Write out, word for word, the first line of the data below and every line after it through the one containing "gap = 0.05; // [0.02:0.01:0.1]".
※
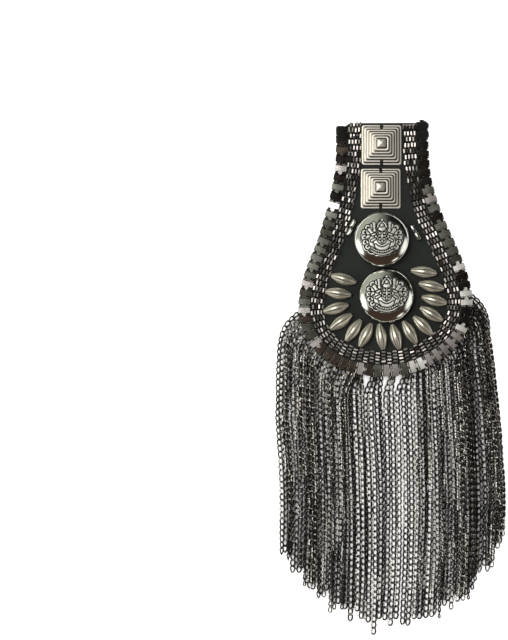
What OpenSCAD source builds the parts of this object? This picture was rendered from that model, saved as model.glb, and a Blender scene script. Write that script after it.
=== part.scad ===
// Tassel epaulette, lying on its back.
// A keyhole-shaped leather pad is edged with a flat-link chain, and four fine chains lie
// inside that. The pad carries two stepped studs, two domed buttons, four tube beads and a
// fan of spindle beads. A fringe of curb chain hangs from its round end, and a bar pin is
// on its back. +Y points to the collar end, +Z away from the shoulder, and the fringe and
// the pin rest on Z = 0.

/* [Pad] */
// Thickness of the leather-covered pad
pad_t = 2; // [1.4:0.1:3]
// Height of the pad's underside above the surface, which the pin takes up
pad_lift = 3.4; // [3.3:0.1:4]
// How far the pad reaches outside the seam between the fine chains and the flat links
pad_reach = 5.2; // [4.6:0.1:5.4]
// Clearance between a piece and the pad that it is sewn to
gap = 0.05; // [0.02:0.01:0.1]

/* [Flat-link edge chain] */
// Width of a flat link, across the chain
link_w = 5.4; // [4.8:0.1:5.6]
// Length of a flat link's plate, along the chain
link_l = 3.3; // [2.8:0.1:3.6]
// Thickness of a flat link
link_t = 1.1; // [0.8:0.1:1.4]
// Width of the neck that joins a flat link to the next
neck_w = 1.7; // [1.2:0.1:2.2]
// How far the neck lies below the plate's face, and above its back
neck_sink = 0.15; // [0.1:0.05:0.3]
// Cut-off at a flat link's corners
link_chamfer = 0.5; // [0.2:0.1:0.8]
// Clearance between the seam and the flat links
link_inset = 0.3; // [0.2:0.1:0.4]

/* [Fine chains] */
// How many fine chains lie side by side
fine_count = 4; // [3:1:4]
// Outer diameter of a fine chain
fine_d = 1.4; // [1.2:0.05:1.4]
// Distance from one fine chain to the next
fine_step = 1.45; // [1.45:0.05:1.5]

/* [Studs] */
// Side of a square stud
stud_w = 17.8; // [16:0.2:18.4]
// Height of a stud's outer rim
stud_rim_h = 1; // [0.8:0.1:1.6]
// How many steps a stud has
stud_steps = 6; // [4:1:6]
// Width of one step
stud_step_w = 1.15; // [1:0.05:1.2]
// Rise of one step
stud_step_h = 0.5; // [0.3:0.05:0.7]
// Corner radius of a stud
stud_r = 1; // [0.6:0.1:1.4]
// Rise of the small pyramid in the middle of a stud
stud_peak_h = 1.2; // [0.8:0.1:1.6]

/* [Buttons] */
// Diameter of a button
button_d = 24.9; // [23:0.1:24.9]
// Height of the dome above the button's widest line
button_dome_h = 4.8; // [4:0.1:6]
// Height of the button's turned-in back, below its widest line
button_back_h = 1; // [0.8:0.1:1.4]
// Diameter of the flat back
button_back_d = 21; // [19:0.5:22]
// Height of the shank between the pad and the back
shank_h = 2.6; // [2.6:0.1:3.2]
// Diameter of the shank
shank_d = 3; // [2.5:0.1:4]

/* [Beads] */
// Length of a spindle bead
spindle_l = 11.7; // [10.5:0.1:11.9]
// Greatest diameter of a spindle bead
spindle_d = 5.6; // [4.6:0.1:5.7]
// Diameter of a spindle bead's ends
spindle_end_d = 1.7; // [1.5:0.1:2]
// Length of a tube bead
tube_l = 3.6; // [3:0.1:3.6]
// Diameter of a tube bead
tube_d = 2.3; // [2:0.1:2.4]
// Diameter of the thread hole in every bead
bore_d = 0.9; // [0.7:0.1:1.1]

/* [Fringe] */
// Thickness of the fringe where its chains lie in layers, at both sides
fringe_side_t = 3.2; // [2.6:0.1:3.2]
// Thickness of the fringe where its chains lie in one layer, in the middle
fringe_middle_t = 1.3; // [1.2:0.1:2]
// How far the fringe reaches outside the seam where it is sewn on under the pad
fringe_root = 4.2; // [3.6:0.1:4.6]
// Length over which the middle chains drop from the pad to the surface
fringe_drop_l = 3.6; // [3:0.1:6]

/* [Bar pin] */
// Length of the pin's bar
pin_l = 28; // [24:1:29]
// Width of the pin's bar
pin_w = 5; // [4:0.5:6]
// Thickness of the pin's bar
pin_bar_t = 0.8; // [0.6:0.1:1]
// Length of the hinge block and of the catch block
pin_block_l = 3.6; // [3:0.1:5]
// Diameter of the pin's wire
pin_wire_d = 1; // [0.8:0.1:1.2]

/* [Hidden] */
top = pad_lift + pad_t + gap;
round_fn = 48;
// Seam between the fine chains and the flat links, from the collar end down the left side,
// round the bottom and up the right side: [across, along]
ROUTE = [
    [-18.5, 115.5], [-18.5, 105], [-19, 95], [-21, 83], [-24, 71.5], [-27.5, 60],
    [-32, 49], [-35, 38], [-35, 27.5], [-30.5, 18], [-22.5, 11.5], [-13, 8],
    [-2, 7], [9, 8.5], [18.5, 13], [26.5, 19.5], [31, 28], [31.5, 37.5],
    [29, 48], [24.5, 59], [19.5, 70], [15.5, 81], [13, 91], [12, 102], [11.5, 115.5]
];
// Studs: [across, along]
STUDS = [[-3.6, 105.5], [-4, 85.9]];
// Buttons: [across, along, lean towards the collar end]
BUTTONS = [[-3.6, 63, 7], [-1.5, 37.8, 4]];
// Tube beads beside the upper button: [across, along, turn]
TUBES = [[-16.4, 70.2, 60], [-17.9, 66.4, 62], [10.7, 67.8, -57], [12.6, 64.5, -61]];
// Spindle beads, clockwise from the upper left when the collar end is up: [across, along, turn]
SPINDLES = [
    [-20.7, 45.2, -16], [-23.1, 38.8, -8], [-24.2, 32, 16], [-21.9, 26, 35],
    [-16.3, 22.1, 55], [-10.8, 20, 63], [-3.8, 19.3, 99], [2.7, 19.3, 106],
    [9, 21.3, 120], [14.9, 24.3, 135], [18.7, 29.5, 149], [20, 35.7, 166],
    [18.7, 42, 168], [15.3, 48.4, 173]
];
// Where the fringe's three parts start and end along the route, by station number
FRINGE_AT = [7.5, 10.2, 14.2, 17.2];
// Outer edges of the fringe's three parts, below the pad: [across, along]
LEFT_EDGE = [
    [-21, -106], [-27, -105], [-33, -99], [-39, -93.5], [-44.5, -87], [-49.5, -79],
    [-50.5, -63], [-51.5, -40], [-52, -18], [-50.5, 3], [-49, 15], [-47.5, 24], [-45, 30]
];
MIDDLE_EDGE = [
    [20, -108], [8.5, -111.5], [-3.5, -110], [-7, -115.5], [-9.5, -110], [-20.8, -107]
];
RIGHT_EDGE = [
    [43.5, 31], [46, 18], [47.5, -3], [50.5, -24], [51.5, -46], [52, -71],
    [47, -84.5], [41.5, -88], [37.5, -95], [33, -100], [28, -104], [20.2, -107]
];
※
Solution to the problem:
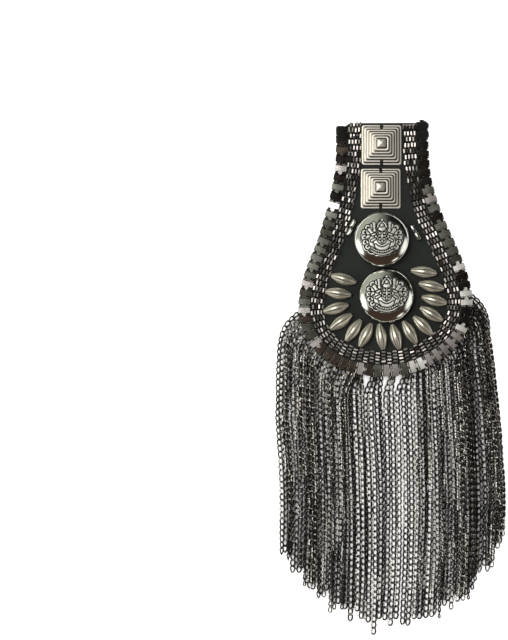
What OpenSCAD source builds the parts of this object? This picture was rendered from that model, saved as model.glb, and a Blender scene script. Write that script after it.
=== part.scad ===
// Tassel epaulette, lying on its back.
// A keyhole-shaped leather pad is edged with a flat-link chain, and four fine chains lie
// inside that. The pad carries two stepped studs, two domed buttons, four tube beads and a
// fan of spindle beads. A fringe of curb chain hangs from its round end, and a bar pin is
// on its back. +Y points to the collar end, +Z away from the shoulder, and the fringe and
// the pin rest on Z = 0.

/* [Pad] */
// Thickness of the leather-covered pad
pad_t = 2; // [1.4:0.1:3]
// Height of the pad's underside above the surface, which the pin takes up
pad_lift = 3.4; // [3.3:0.1:4]
// How far the pad reaches outside the seam between the fine chains and the flat links
pad_reach = 5.2; // [4.6:0.1:5.4]
// Clearance between a piece and the pad that it is sewn to
gap = 0.05; // [0.02:0.01:0.1]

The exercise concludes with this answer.